→ Material provided
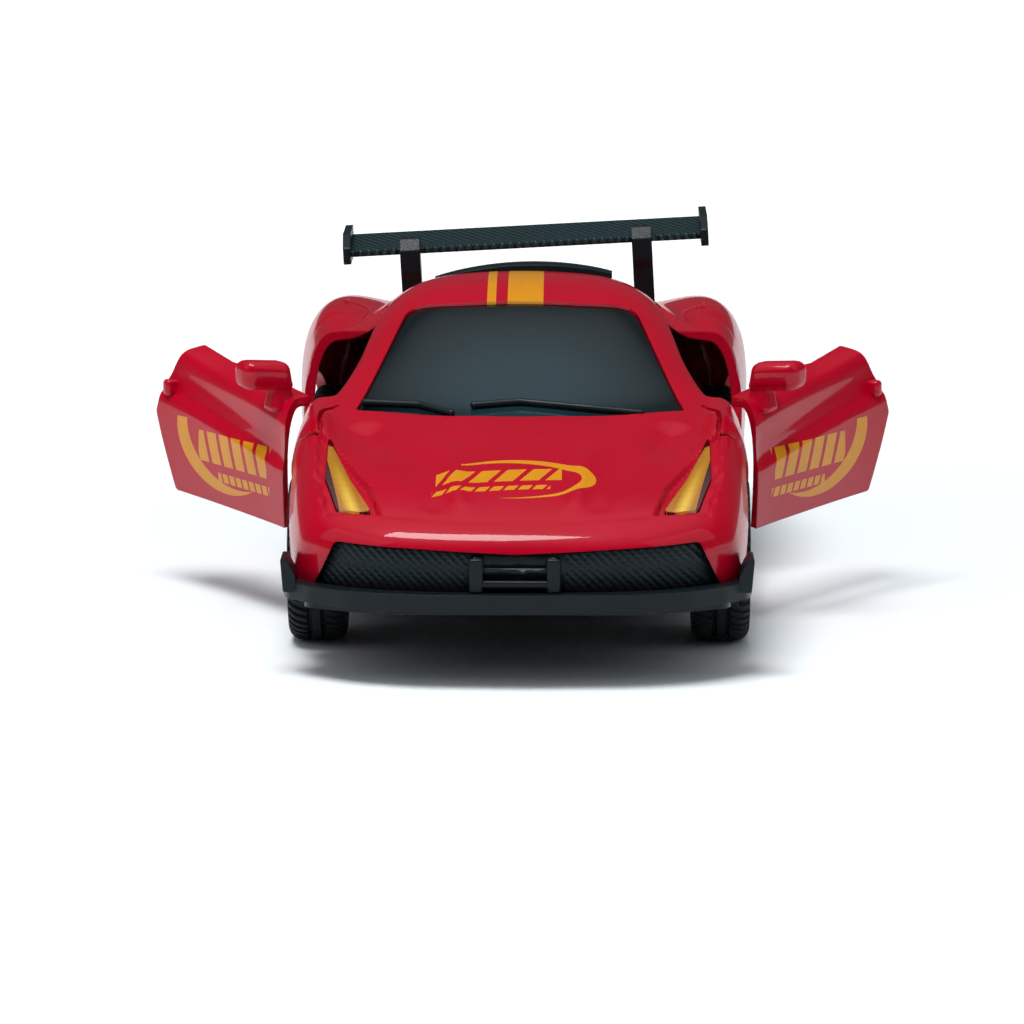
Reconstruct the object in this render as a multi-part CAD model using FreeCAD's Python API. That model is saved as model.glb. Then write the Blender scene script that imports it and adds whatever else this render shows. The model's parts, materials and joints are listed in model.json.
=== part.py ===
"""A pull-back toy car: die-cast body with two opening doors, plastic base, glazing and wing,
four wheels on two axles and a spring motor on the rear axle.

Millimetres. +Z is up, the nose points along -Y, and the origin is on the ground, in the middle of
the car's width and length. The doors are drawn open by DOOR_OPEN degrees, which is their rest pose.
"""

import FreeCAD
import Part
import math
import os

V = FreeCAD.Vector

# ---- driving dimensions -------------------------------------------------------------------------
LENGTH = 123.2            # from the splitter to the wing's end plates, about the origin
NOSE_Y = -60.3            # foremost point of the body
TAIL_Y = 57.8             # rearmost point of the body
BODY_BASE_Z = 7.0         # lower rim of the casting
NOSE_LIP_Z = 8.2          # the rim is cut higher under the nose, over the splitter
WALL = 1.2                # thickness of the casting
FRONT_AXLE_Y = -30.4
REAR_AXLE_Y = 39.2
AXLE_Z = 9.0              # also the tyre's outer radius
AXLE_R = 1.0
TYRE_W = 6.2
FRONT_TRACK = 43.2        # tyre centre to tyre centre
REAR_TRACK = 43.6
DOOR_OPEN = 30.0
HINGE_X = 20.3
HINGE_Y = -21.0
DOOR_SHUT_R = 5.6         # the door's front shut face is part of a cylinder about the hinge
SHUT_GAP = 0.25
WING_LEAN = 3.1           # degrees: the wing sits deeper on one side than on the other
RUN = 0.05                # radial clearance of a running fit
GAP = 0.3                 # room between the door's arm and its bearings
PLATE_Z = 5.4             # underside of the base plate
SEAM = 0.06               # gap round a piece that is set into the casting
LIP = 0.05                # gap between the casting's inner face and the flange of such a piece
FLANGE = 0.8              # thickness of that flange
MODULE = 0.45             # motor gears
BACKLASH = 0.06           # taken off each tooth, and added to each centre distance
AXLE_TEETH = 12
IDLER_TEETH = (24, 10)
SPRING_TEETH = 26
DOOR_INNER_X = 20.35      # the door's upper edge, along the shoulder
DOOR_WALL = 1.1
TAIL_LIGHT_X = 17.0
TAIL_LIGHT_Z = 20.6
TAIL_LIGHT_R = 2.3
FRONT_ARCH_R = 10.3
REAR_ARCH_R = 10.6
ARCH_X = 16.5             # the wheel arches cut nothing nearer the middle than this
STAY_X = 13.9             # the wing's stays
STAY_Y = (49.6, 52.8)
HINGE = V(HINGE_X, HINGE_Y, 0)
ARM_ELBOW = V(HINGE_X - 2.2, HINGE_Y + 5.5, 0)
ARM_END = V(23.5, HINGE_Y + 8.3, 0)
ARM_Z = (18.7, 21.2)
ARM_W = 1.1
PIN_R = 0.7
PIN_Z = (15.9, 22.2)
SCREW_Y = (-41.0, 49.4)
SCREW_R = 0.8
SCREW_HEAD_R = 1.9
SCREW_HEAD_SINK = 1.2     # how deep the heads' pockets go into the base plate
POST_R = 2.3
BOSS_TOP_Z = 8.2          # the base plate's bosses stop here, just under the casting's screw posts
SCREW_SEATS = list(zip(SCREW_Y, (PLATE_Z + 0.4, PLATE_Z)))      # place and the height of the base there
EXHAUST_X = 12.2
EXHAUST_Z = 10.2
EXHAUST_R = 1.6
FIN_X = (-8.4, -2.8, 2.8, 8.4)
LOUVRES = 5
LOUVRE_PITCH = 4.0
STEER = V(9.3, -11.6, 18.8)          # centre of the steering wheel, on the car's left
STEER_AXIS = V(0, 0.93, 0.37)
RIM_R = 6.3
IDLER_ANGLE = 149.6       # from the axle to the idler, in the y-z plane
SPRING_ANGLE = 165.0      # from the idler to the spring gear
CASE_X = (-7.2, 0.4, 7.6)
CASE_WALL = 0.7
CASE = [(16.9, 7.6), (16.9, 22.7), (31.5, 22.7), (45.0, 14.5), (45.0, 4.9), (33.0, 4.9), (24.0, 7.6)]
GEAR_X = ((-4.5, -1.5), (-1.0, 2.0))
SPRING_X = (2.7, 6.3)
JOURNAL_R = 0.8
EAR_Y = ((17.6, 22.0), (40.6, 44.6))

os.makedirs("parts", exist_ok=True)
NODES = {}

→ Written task
Each line of the listing should be echoed back exactly.

→ Task output
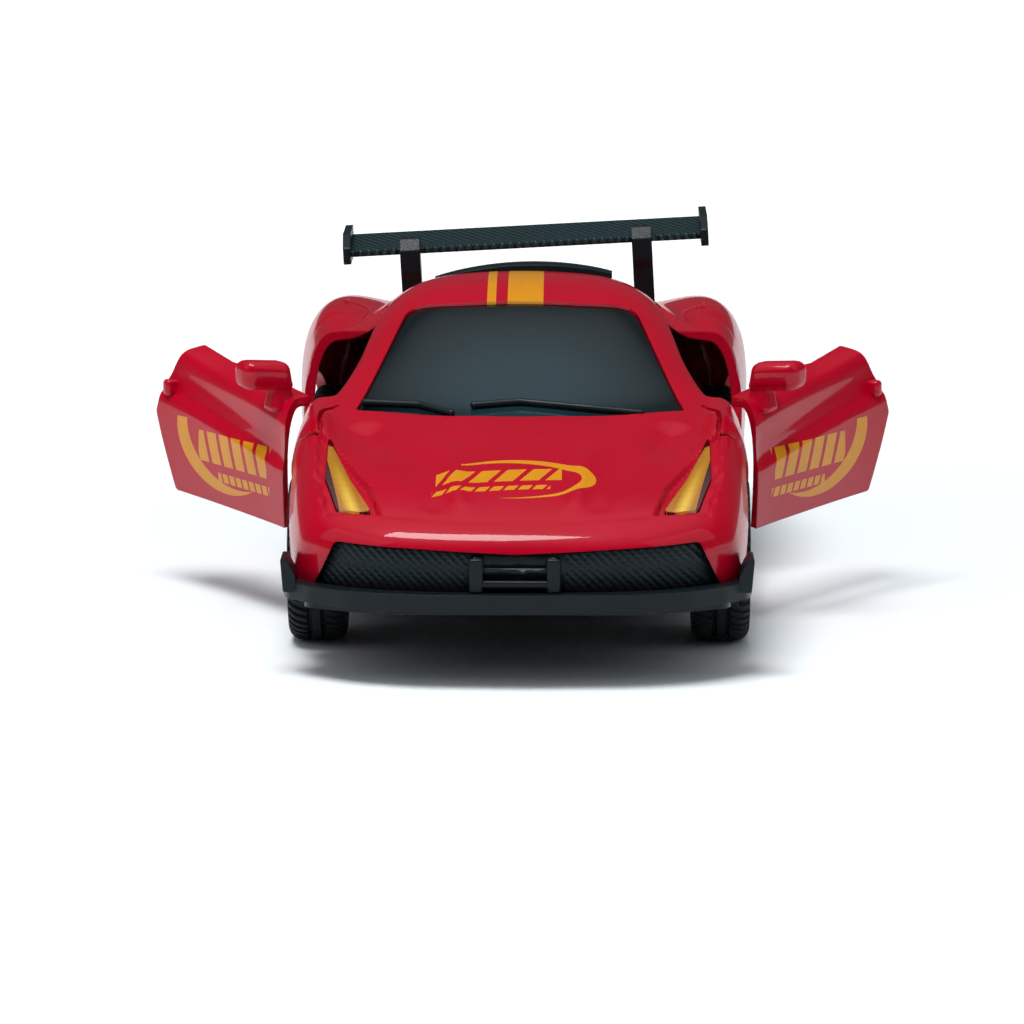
Reconstruct the object in this render as a multi-part CAD model using FreeCAD's Python API. That model is saved as model.glb. Then write the Blender scene script that imports it and adds whatever else this render shows. The model's parts, materials and joints are listed in model.json.
=== part.py ===
"""A pull-back toy car: die-cast body with two opening doors, plastic base, glazing and wing,
four wheels on two axles and a spring motor on the rear axle.

Millimetres. +Z is up, the nose points along -Y, and the origin is on the ground, in the middle of
the car's width and length. The doors are drawn open by DOOR_OPEN degrees, which is their rest pose.
"""

import FreeCAD
import Part
import math
import os

V = FreeCAD.Vector

# ---- driving dimensions -------------------------------------------------------------------------
LENGTH = 123.2            # from the splitter to the wing's end plates, about the origin
NOSE_Y = -60.3            # foremost point of the body
TAIL_Y = 57.8             # rearmost point of the body
BODY_BASE_Z = 7.0         # lower rim of the casting
NOSE_LIP_Z = 8.2          # the rim is cut higher under the nose, over the splitter
WALL = 1.2                # thickness of the casting
FRONT_AXLE_Y = -30.4
REAR_AXLE_Y = 39.2
AXLE_Z = 9.0              # also the tyre's outer radius
AXLE_R = 1.0
TYRE_W = 6.2
FRONT_TRACK = 43.2        # tyre centre to tyre centre
REAR_TRACK = 43.6
DOOR_OPEN = 30.0
HINGE_X = 20.3
HINGE_Y = -21.0
DOOR_SHUT_R = 5.6         # the door's front shut face is part of a cylinder about the hinge
SHUT_GAP = 0.25
WING_LEAN = 3.1           # degrees: the wing sits deeper on one side than on the other
RUN = 0.05                # radial clearance of a running fit
GAP = 0.3                 # room between the door's arm and its bearings
PLATE_Z = 5.4             # underside of the base plate
SEAM = 0.06               # gap round a piece that is set into the casting
LIP = 0.05                # gap between the casting's inner face and the flange of such a piece
FLANGE = 0.8              # thickness of that flange
MODULE = 0.45             # motor gears
BACKLASH = 0.06           # taken off each tooth, and added to each centre distance
AXLE_TEETH = 12
IDLER_TEETH = (24, 10)
SPRING_TEETH = 26
DOOR_INNER_X = 20.35      # the door's upper edge, along the shoulder
DOOR_WALL = 1.1
TAIL_LIGHT_X = 17.0
TAIL_LIGHT_Z = 20.6
TAIL_LIGHT_R = 2.3
FRONT_ARCH_R = 10.3
REAR_ARCH_R = 10.6
ARCH_X = 16.5             # the wheel arches cut nothing nearer the middle than this
STAY_X = 13.9             # the wing's stays
STAY_Y = (49.6, 52.8)
HINGE = V(HINGE_X, HINGE_Y, 0)
ARM_ELBOW = V(HINGE_X - 2.2, HINGE_Y + 5.5, 0)
ARM_END = V(23.5, HINGE_Y + 8.3, 0)
ARM_Z = (18.7, 21.2)
ARM_W = 1.1
PIN_R = 0.7
PIN_Z = (15.9, 22.2)
SCREW_Y = (-41.0, 49.4)
SCREW_R = 0.8
SCREW_HEAD_R = 1.9
SCREW_HEAD_SINK = 1.2     # how deep the heads' pockets go into the base plate
POST_R = 2.3
BOSS_TOP_Z = 8.2          # the base plate's bosses stop here, just under the casting's screw posts
SCREW_SEATS = list(zip(SCREW_Y, (PLATE_Z + 0.4, PLATE_Z)))      # place and the height of the base there
EXHAUST_X = 12.2
EXHAUST_Z = 10.2
EXHAUST_R = 1.6
FIN_X = (-8.4, -2.8, 2.8, 8.4)
LOUVRES = 5
LOUVRE_PITCH = 4.0
STEER = V(9.3, -11.6, 18.8)          # centre of the steering wheel, on the car's left
STEER_AXIS = V(0, 0.93, 0.37)
RIM_R = 6.3
IDLER_ANGLE = 149.6       # from the axle to the idler, in the y-z plane
SPRING_ANGLE = 165.0      # from the idler to the spring gear
CASE_X = (-7.2, 0.4, 7.6)
CASE_WALL = 0.7
CASE = [(16.9, 7.6), (16.9, 22.7), (31.5, 22.7), (45.0, 14.5), (45.0, 4.9), (33.0, 4.9), (24.0, 7.6)]
GEAR_X = ((-4.5, -1.5), (-1.0, 2.0))
SPRING_X = (2.7, 6.3)
JOURNAL_R = 0.8
EAR_Y = ((17.6, 22.0), (40.6, 44.6))

os.makedirs("parts", exist_ok=True)
NODES = {}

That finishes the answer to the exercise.